### Brief
Repeat everything from the line holding "valve_body();" to the line holding "in imported if", inclusive, exactly. Leave out the rest.

>> Start Items

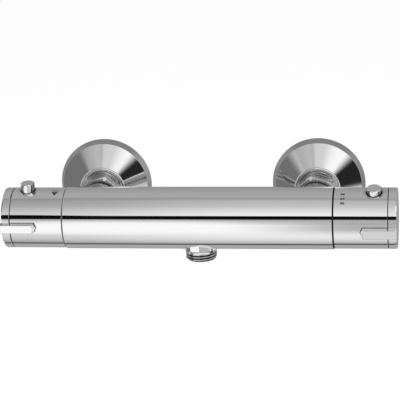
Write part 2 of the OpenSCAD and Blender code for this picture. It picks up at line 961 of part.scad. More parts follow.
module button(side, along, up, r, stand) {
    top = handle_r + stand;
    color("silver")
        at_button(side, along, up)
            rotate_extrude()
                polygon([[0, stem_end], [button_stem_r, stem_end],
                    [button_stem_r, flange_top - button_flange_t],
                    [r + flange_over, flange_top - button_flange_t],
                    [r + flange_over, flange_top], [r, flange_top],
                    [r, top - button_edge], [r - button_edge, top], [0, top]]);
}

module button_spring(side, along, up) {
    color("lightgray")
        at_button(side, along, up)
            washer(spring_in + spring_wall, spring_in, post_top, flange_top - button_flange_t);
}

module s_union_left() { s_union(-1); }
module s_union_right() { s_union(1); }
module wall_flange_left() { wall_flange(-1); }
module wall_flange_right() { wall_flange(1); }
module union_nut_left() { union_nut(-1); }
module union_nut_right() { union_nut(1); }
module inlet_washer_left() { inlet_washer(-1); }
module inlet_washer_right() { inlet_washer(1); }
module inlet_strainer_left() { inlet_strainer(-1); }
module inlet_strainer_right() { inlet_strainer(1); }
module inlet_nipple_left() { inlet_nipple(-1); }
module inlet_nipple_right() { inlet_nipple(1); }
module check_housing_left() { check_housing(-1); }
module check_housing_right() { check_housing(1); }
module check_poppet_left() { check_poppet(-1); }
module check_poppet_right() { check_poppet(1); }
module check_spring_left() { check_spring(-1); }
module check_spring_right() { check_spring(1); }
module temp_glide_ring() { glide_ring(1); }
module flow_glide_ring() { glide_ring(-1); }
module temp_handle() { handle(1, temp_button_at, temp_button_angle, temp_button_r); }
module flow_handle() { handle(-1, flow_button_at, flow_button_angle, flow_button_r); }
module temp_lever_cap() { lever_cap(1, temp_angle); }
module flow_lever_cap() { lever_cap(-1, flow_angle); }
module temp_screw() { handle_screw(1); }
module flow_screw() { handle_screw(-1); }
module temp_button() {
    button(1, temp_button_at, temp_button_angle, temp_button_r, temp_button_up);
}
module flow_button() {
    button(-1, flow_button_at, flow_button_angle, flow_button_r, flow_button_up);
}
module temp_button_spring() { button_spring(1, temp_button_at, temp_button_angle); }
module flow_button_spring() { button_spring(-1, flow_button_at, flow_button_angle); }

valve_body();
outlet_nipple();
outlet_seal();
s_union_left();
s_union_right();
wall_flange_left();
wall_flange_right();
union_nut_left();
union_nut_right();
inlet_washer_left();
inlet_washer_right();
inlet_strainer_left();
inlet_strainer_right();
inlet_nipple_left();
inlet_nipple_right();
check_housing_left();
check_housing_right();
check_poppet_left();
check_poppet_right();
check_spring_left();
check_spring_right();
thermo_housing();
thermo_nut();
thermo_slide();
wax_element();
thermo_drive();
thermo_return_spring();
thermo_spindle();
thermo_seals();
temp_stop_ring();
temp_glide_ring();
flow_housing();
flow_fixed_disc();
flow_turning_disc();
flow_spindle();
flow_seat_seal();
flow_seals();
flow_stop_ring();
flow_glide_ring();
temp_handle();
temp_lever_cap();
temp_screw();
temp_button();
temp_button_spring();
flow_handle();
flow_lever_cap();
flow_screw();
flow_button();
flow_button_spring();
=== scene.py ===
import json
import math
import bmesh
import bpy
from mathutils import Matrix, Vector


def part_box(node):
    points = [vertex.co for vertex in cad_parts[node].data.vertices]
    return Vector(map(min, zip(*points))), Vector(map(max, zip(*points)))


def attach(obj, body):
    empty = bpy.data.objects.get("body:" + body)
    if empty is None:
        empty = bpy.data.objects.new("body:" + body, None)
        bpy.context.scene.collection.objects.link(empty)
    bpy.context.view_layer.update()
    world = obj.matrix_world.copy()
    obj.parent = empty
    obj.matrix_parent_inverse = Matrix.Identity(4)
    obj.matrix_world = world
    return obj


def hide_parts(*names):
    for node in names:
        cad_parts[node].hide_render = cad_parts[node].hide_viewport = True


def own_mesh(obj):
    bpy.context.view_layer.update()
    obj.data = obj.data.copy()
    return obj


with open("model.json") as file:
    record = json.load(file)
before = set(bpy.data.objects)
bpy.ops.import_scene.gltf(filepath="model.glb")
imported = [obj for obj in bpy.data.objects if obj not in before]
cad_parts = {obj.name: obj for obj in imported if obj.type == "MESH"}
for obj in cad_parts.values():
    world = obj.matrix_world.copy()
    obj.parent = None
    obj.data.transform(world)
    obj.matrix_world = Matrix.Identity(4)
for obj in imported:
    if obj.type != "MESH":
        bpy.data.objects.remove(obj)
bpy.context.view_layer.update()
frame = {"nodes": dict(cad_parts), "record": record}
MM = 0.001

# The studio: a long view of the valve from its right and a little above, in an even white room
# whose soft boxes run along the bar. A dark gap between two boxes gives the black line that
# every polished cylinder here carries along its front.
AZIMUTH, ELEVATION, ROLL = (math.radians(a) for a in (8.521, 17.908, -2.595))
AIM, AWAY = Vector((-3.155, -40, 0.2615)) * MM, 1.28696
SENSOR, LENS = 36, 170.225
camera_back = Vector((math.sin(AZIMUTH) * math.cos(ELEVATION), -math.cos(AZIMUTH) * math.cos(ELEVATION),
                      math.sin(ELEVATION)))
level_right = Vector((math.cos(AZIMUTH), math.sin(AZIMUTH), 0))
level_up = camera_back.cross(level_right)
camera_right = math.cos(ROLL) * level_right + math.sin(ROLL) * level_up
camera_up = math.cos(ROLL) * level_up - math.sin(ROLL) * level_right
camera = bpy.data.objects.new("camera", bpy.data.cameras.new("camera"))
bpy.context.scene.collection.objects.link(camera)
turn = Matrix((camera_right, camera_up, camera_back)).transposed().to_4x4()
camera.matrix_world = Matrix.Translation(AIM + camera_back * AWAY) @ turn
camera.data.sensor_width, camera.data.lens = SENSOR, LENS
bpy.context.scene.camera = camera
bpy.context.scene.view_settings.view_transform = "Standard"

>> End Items
>> Start Items

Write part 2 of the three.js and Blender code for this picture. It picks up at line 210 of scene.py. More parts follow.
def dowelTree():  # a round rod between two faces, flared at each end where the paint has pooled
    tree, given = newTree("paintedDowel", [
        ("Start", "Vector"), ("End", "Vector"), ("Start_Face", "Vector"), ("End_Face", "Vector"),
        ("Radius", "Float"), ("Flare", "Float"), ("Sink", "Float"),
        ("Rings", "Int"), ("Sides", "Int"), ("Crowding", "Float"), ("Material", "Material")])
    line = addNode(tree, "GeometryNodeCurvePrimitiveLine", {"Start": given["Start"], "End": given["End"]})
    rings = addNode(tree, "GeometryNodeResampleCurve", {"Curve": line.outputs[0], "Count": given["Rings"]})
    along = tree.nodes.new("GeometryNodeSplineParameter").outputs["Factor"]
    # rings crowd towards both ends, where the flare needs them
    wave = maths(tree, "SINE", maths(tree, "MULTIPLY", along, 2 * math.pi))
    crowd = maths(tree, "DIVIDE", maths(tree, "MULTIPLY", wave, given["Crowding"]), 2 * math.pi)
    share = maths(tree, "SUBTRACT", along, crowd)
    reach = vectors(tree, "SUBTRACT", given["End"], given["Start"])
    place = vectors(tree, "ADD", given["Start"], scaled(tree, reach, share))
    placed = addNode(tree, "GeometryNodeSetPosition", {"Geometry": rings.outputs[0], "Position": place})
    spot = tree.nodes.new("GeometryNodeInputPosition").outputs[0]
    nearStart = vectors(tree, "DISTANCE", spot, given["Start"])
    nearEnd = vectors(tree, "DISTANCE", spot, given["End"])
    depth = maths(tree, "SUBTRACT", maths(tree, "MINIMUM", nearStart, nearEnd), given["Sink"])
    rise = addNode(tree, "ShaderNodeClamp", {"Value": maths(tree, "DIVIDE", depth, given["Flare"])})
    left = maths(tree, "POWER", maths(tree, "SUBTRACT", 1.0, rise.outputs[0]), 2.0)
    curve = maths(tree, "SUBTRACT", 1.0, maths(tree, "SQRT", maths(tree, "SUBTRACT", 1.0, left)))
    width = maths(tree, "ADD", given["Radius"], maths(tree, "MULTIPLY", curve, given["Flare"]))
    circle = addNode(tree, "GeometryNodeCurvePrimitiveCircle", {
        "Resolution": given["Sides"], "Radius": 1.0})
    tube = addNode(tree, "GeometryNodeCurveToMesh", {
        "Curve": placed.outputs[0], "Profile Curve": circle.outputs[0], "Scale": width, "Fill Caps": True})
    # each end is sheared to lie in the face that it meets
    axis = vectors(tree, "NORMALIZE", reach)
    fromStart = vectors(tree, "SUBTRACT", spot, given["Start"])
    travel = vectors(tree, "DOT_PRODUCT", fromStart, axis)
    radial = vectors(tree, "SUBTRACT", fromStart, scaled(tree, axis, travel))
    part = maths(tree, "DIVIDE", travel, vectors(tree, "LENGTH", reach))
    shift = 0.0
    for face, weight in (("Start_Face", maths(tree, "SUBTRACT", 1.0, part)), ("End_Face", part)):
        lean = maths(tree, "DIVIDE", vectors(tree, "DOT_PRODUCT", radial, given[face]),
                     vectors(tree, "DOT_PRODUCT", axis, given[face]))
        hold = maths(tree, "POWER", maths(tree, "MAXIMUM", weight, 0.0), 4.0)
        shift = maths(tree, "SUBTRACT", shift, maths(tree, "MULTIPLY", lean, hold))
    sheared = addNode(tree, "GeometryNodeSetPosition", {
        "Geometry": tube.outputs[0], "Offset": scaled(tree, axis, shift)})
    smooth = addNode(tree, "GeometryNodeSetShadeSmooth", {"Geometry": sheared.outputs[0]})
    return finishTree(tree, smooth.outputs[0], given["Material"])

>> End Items

### Answer in full
valve_body();
outlet_nipple();
outlet_seal();
s_union_left();
s_union_right();
wall_flange_left();
wall_flange_right();
union_nut_left();
union_nut_right();
inlet_washer_left();
inlet_washer_right();
inlet_strainer_left();
inlet_strainer_right();
inlet_nipple_left();
inlet_nipple_right();
check_housing_left();
check_housing_right();
check_poppet_left();
check_poppet_right();
check_spring_left();
check_spring_right();
thermo_housing();
thermo_nut();
thermo_slide();
wax_element();
thermo_drive();
thermo_return_spring();
thermo_spindle();
thermo_seals();
temp_stop_ring();
temp_glide_ring();
flow_housing();
flow_fixed_disc();
flow_turning_disc();
flow_spindle();
flow_seat_seal();
flow_seals();
flow_stop_ring();
flow_glide_ring();
temp_handle();
temp_lever_cap();
temp_screw();
temp_button();
temp_button_spring();
flow_handle();
flow_lever_cap();
flow_screw();
flow_button();
flow_button_spring();
=== scene.py ===
import json
import math
import bmesh
import bpy
from mathutils import Matrix, Vector


def part_box(node):
    points = [vertex.co for vertex in cad_parts[node].data.vertices]
    return Vector(map(min, zip(*points))), Vector(map(max, zip(*points)))


def attach(obj, body):
    empty = bpy.data.objects.get("body:" + body)
    if empty is None:
        empty = bpy.data.objects.new("body:" + body, None)
        bpy.context.scene.collection.objects.link(empty)
    bpy.context.view_layer.update()
    world = obj.matrix_world.copy()
    obj.parent = empty
    obj.matrix_parent_inverse = Matrix.Identity(4)
    obj.matrix_world = world
    return obj


def hide_parts(*names):
    for node in names:
        cad_parts[node].hide_render = cad_parts[node].hide_viewport = True


def own_mesh(obj):
    bpy.context.view_layer.update()
    obj.data = obj.data.copy()
    return obj


with open("model.json") as file:
    record = json.load(file)
before = set(bpy.data.objects)
bpy.ops.import_scene.gltf(filepath="model.glb")
imported = [obj for obj in bpy.data.objects if obj not in before]
cad_parts = {obj.name: obj for obj in imported if obj.type == "MESH"}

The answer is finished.